RIGHTS—PROTECTION OF. There must be equal

rights for all, and special privileges for none; but we

must remember that to achieve this ideal it is necessary

to construe rights and privileges very differently from

the way they were necessarily construed, by statesmen

and people alike, a century ago. We must strive to

achieve our ideal by an exercise of governmental power

which the conditions did not render necessary a century

ago, and of which our forefathers would have felt

suspicious. This is no reflection on the wisdom of our

forefathers; it is simply an acknowledgment that

conditions have now changed. Outlook, September 3,

1910, p. 22.

____________. We are for the people's rights. Where

these rights can best be obtained by exercise of the

powers of the State, there we are for States' rights.

Where they can best be obtained by the exercise of the

powers of the National Government, there we are for

national rights. We are not interested in this as an

abstract doctrine; we are interested in it concretely.

Wisconsin possesses advanced laws in the interest of

labor. There are other States in this respect more

backward, where wage-workers, and especially women

and child wage-workers, are left at the mercy of greedy

and unscrupulous capitalists. (Century, October 1913.)

Mem. Ed. XIX, 543; Nat. Ed. XVII, 399.

RIGHTS, HUMAN. I believe in property rights, but I

believe in them as adjuncts to, and not as substitutes

for, human rights. I believe that normally the rights of

property coincide with the rights of man: but where

they do not, then the rights of man must be put above

the rights of property. I believe in shaping the ends of

government to protect property; but wherever the

alternative must be faced, I am for man and not for

property. Outlook, September 3, 1910, p. 28.

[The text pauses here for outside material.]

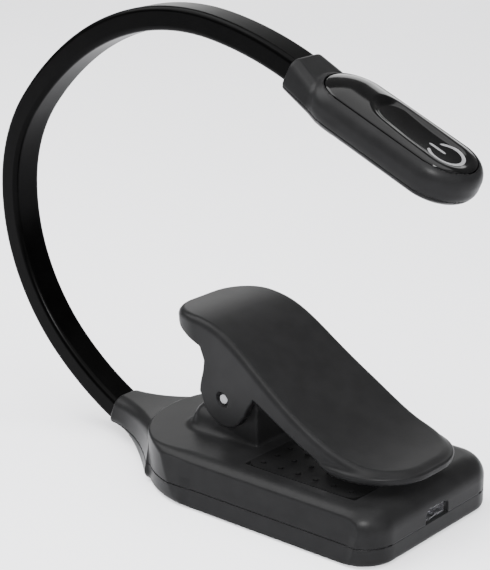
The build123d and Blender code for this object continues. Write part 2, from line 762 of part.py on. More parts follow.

RIGHTS ADD DUTIES. I have not the slightest

sympathy with any movement which looks to excusing

men and women for the nonperformance of duty and

fixes attention only on rights and not on duties.

Outlook, August 27, 1910, p. 922.

____________. If there is any lesson, more essential

than any other, for this country to learn, it is the lesson

that the enjoyment of rights should be made conditional

upon the performance of duty. For one failure in the

history of our country which is due to the people not

asserting their rights, there are hundreds due to their not

performing their duties. (Preface to E. J. Scott and L. B.

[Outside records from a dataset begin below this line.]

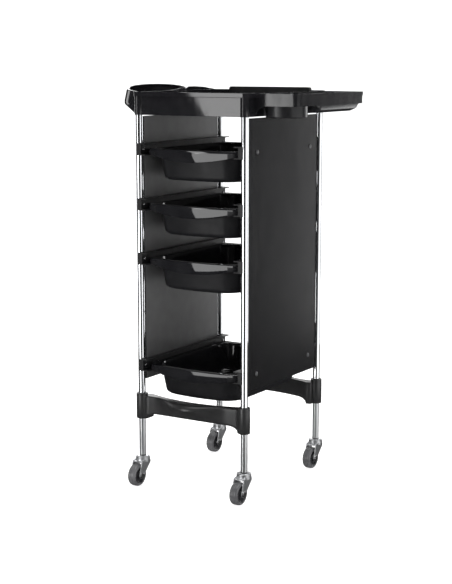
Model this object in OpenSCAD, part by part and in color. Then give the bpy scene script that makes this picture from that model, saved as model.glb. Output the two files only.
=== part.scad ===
// Spa trolley cart: four tubular posts on casters, bolted side panels, sliding trays on
// channel rails, and a moulded top with an accessory bowl and a side shelf.
// Millimetres, +Z up, front towards -Y, origin on the floor under the middle of the model.

/* [Frame] */
// Distance between the left and right post centres
post_dx = 268; // [264:1:300]
// Distance between the front and rear post centres
post_dy = 330; // [322:1:360]
// Outside diameter of the upright posts
post_d = 16; // [15.5:0.5:16.5]
// Outside diameter of the legs below the crossbars
leg_d = 15; // [14:0.5:15]
// Wall thickness of the posts and legs
tube_wall = 1.2; // [1:0.1:1.5]
// Height of the leg ends above the floor
leg_foot = 66; // [66:1:72]
// Height of the crossbar collars' lower ends
collar_foot = 153.5; // [140:0.5:155]
// Length of the crossbar collars
collar_h = 58; // [56:1:64]

/* [Crossbars] */
// Height of the crossbars' top faces
bar_top = 205.5; // [204:0.5:208]
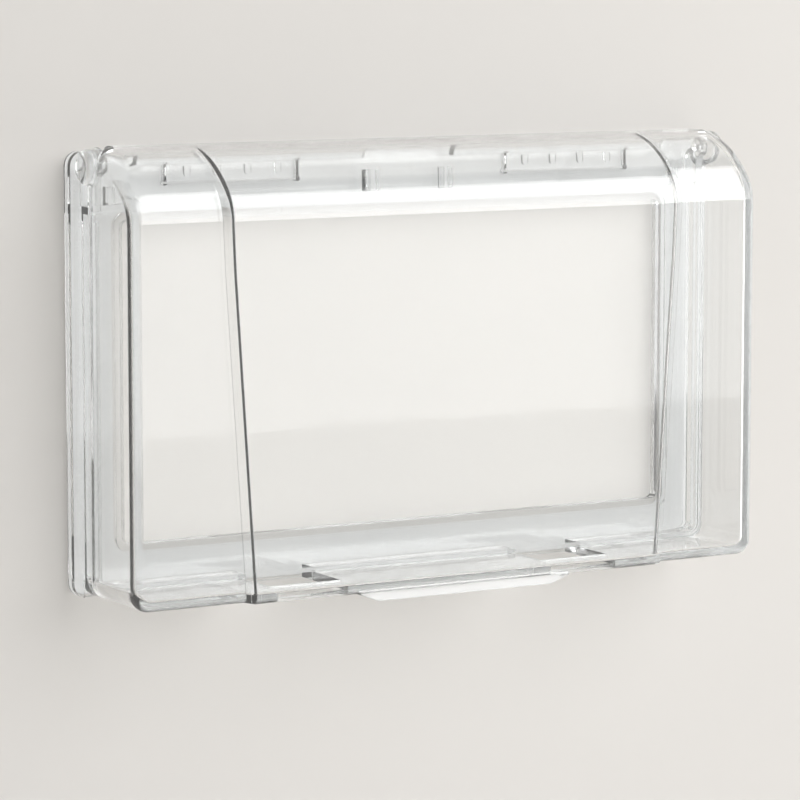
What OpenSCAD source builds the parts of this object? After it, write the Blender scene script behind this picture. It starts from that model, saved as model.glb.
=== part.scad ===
// Clear splash cover for two socket plates side by side, on a wall.
// X runs right, Y runs into the wall and Z up. The wall is the plane Y = 0 and
// the origin is the middle of the flange on the wall. "Depth" is the distance
// in front of the wall, "up" the height above the cover's lower face.

/* [Opening] */
// Width of the opening for the socket plates
open_w = 173.2; // [172:0.1:180]
// Height of the opening for the socket plates
open_h = 88.6; // [87:0.1:94]
// Width of the raised rim round the opening
rim_w = 2.4; // [1:0.1:4]

/* [Cover] */
// Width of the cover beside the opening
side_w = 14; // [10:0.1:30]
// Height of the cover below the opening
foot_h = 13.7; // [11:0.1:30]
// Height of the cover above the opening, up to the lid's crest
head_h = 20.7; // [19:0.1:40]
// Depth of the lid at its two ends
end_depth = 34.8; // [28:0.1:50]
// How far the middle of the lid stands in front of its ends
raise = 3.7; // [1:0.1:8]
// Thickness of the lid's walls
lid_t = 2.4; // [1.6:0.1:3.2]
// Radius of the lid's lower corners, seen from the front
corner_r = 5; // [3:0.5:10]
// Radius of the lid's upper edges at its ends, over the crest
top_r = 5.2; // [2:0.1:5.5]
// Radius of the lid's upright front edges
edge_r = 2.8; // [1:0.1:4]
// Radius where the curved top meets the front of the ends
nose_r = 13; // [9:0.5:18]
// How far below the crest that curve meets the upright front
nose_drop = 20.5; // [17:0.5:26]
// Depth at which the lid meets the frame's walls
joint_depth = 9; // [7:0.1:12]
// Gap between the lid and the frame where they meet
joint_gap = 0.3; // [0.2:0.05:0.6]

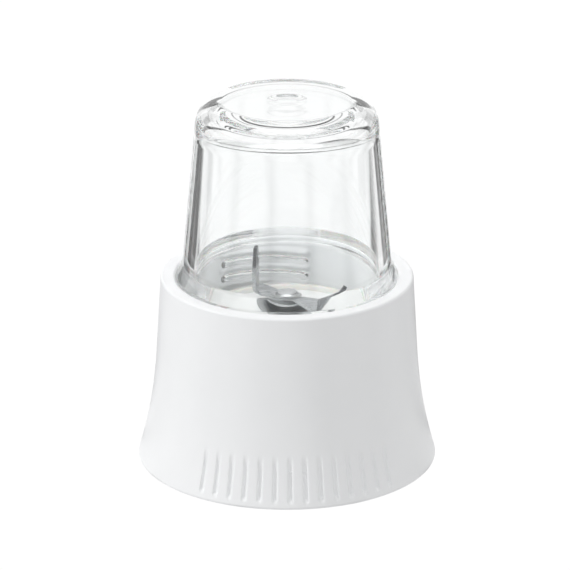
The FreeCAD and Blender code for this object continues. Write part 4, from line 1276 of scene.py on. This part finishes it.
class MILL_OT_stage(bpy.types.Operator):
    """Camera, white floor, white room and soft lights"""
    bl_idname = "mill.stage"
    bl_label = "Stage"

    def execute(self, context):
        size = settings("mill_stage")
        data = bpy.data.cameras.new("camera")
        data.sensor_width = size.sensor
        data.lens = size.lens
        data.shift_x = size.shift_x
        data.shift_y = size.shift_y
        data.clip_end = CLIP_END
        camera = bpy.data.objects.new("camera", data)
        flat = math.cos(size.elevation)
        back = Vector((math.sin(size.azimuth) * flat, -math.cos(size.azimuth) * flat,
                       math.sin(size.elevation)))
        camera.location = Vector((0, 0, size.target)) + back * size.distance
        camera.rotation_euler = back.to_track_quat("Z", "Y").to_euler()
        context.scene.collection.objects.link(camera)
        context.scene.camera = camera

        object_mode()
        bpy.ops.mesh.primitive_grid_add(x_subdivisions=FLOOR_SQUARES,
                                        y_subdivisions=FLOOR_SQUARES, size=size.floor)
        floor = named("floor")
        floor.data.materials.append(floor_paper())

        studio_world()
        key = area_light("key", KEY_PLACE, KEY_SIZE, size.key)
        key.visible_glossy = False
        key.visible_transmission = False
        area_light("overhead", OVERHEAD_PLACE, OVERHEAD_SIZE, size.overhead)
        context.scene.view_settings.view_transform = "Standard"
        for kind in ("max", "transmission", "glossy", "diffuse"):
            # light runs round many times inside the glass
            setattr(context.scene.cycles, kind + "_bounces", size.bounces)
        return {"FINISHED"}


# ---------------------------------------------------------------- add-on

STEPS = (MILL_OT_stage, MILL_OT_base_shell, MILL_OT_cup, MILL_OT_gasket, MILL_OT_blade,
         MILL_OT_cutter_stack, MILL_OT_inner_pieces)


class MILL_PT_pieces(bpy.types.Panel):
    """Lists the pieces in the order in which they are made"""
    bl_idname = "MILL_PT_pieces"
    bl_label = "Dry mill attachment"
    bl_space_type = "VIEW_3D"
    bl_region_type = "UI"
    bl_category = "Mill"

    def draw(self, context):
        for step in STEPS:
            self.layout.operator(step.bl_idname)


CLASSES = (*SETTINGS.values(), *STEPS, MILL_PT_pieces)


def register():
    for cls in CLASSES:
        bpy.utils.register_class(cls)
    for name, group in SETTINGS.items():
        setattr(bpy.types.Scene, name, PointerProperty(type=group))


def unregister():
    for name in SETTINGS:
        delattr(bpy.types.Scene, name)
    for cls in reversed(CLASSES):
        bpy.utils.unregister_class(cls)


def main():
    register()
    for step in STEPS:
        group, name = step.bl_idname.split(".")
        getattr(getattr(bpy.ops, group), name)()


if __name__ == "__main__":
    main()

Stowe, Booker T. Washington, dated August 28, 1916.)

Mem. Ed. XII, 549; Nat. Ed. XI, 274.

____________. No human being is entitled to any

"right," any privilege, that is not correlated with the

obligation to perform duty. (1917.) Mem. Ed. XXI, 9;

Nat. Ed. XIX, 8.

____________. Both capitalists and wage-workers must

understand that the performance of duties and the

enjoyment of rights go hand in hand. Any shirking of

obligation toward the nation, and toward the people that

make up the nation, deprives the offenders of all moral

right to the enjoyment of privileges of any kind. This

applies alike to corporations and to labor-unions, to rich

men and poor men, to big men and little men. (At

Cooper Union, New York City, November 3, 1916.)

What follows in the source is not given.